The difference between the industrial policies of China and the US is that the former was focused on sending low-cost (now clean tech) exports to global markets and preventing foreign firms from dominating China's domestic markets, whereas the latter is now intent on keeping out Chinese imports and denying it access to critical advanced technologies in strategically important sectors. 

10. From a Sanford Bernstein report (via Ken), the graphic below shows the sprawling empire of Reliance Industries' retail presence.

Of the over 18,000 stores Reliance Retail operated as of March 2022, roughly 8,500 were stores selling Jio SIM cards, handsets, and accessories. But there were 5,500 lifestyle outlets and 3,500 grocery stores too. That’s the kind of scale no one will have in the near future. In grocery, the only other player of note is Dmart, and its footprint is one-tenth of Reliance’s. Reliance is the largest in fashion and electronics too. The Tata Group is a worthy competitor in both (Westside and Zudio in fashion and Croma in electronics) but not one that Reliance would lose sleep over.

11. Facts about widening inequality even among the top echelons of the US society.

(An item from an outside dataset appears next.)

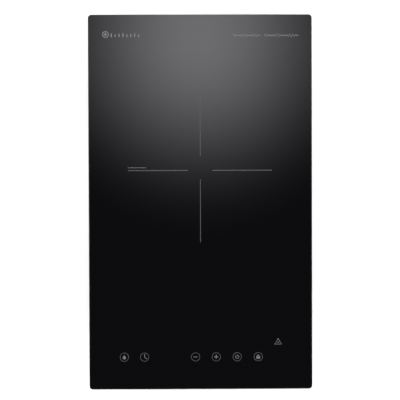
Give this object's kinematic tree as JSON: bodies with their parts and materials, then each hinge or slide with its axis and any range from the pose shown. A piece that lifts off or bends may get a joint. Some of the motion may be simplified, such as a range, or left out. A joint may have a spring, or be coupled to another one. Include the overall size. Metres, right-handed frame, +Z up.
{
  "type": "induction cooktop",
  "caption": "Built-in domino induction cooktop: black glass plate with touch keys over a vented steel case that drops into a worktop cut-out.",
  "frame": {"origin": "middle of the footprint, on the plane of the case's underside", "axes": "+Z up, +X to the user's right, -Y towards the user (the edge with the touch keys)"},
  "size_m": [0.31, 0.52, 0.056],
  "materials": {
    "glass_ceramic": "polished black glass-ceramic with fine grey printing",
    "foam_seal": "closed-cell foam",
    "silicone": "satin",
    "zinc_sheet": "hot-dip galvanised, spangled",
    "plated_steel": "bright zinc plate",
    "spring_steel": "drawn wire",
    "aluminium": "mill finish",
    "black_plastic": "moulded, fine texture",
    "white_plastic": "heat-resistant moulding",
    "litz_copper": "enamelled litz strands",
    "ferrite": "sintered, matt",
    "mica": "pressed flakes",
    "circuit_board": "green solder mask",
    "film_capacitor": "moulded box",
    "box_capacitor": "moulded box",
    "chip_epoxy": "moulded epoxy",
    "glass_sleeve": "braided glass-fibre sleeve",
    "ribbon": "flat ribbon cable"
  },
  "bodies": {
    "case": {"adhesive_bead": "silicone", "base_pan": "zinc_sheet", "board_tray": "black_plastic", "bridge_rectifier": "chip_epoxy", "cable_bush": "silicone", "case_screw_front_left": "plated_steel", "case_screw_front_right": "plated_steel", "case_screw_rear_left": "plated_steel", "case_screw_rear_right": "plated_steel", "clamp_screw_front_left": "plated_steel", "clamp_screw_front_right": "plated_steel", "clamp_screw_rear_left": "plated_steel", "clamp_screw_rear_right": "plated_steel", "coil_lead_left": "glass_sleeve", "coil_lead_right": "glass_sleeve", "coil_spring_1": "spring_steel", "coil_spring_2": "spring_steel", "coil_spring_3": "spring_steel", "control_board": "circuit_board", "control_holder": "black_plastic", "display_module": "chip_epoxy", "fan_housing": "black_plastic", "fan_motor": "plated_steel", "filter_choke": "litz_copper", "glass_frame": "black_plastic", "glass_top": "glass_ceramic", "heatsink": "aluminium", "igbt": "chip_epoxy", "mains_harness": "black_plastic", "power_board": "circuit_board", "resonant_capacitor": "film_capacitor", "ribbon_cable": "ribbon", "rim_seal": "foam_seal", "shield_bridge": "aluminium", "smoothing_capacitor": "box_capacitor", "terminal_block": "white_plastic", "terminal_cover": "black_plastic", "touch_spring_1": "spring_steel", "touch_spring_2": "spring_steel", "touch_spring_3": "spring_steel", "touch_spring_4": "spring_steel", "touch_spring_5": "spring_steel", "touch_spring_6": "spring_steel"},
    "coil_unit": {"coil_carrier": "white_plastic", "coil_winding_outer": "litz_copper", "coil_winding_inner": "litz_copper", "mica_disc": "mica", "sensor_spring": "spring_steel", "ferrite_bar_1": "ferrite", "ferrite_bar_2": "ferrite", "ferrite_bar_3": "ferrite", "ferrite_bar_4": "ferrite", "ferrite_bar_5": "ferrite", "ferrite_bar_6": "ferrite"},
    "sensor": {"sensor_cap": "white_plastic"},
    "fan_wheel": {"fan_rotor": "black_plastic"},
    "clamp_front_left": {"clamp_bracket_front_left": "plated_steel"},
    "clamp_front_right": {"clamp_bracket_front_right": "plated_steel"},
    "clamp_rear_left": {"clamp_bracket_rear_left": "plated_steel"},
    "clamp_rear_right": {"clamp_bracket_rear_right": "plated_steel"}
  },
  "joints": [
    {"name": "fan_spin", "type": "hinge", "parent": "case", "child": "fan_wheel", "pos_m": [-0.078, -0.118, 0], "axis": [0, 0, 1], "continuous": true},
    {"name": "coil_float", "type": "slide", "parent": "case", "child": "coil_unit", "axis": [0, 0, 1], "range_m": [-0.002, 0], "stiffness_N_per_m": 1850, "springref_m": 0.01, "deforming": ["coil_spring_1", "coil_spring_2", "coil_spring_3", "coil_lead_left", "coil_lead_right"]},
    {"name": "sensor_float", "type": "slide", "parent": "coil_unit", "child": "sensor", "axis": [0, 0, 1], "range_m": [-0.0015, 0], "stiffness_N_per_m": 120, "springref_m": 0.0035, "deforming": ["sensor_spring"]},
    {"name": "clamp_slide_front_left", "type": "slide", "parent": "case", "child": "clamp_front_left", "axis": [0, 0, 1], "range_m": [0, 0.014]},
    {"name": "clamp_slide_front_right", "type": "slide", "parent": "case", "child": "clamp_front_right", "axis": [0, 0, 1], "range_m": [0, 0.014]},
    {"name": "clamp_slide_rear_left", "type": "slide", "parent": "case", "child": "clamp_rear_left", "axis": [0, 0, 1], "range_m": [0, 0.014]},
    {"name": "clamp_slide_rear_right", "type": "slide", "parent": "case", "child": "clamp_rear_right", "axis": [0, 0, 1], "range_m": [0, 0.014]}
  ]
}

Not only have the biggest American companies grown spectacularly relative to the rest, they are also growing more entrenched, as are their owners. Wealth is rising fastest not for the 1 per cent but for the top tycoons, all of whom are — not coincidentally — in Big Tech... By last year, political economist Blair Fix has shown, the wealth of the richest American was 50 times the median for the top 400 billionaires, up from 10 times in 1983. And even among billionaires, inequality begets immobility: top-50 billionaires are now roughly 40 per cent more likely to hold their place on the Forbes list from one year to the next than they were in the 1980s.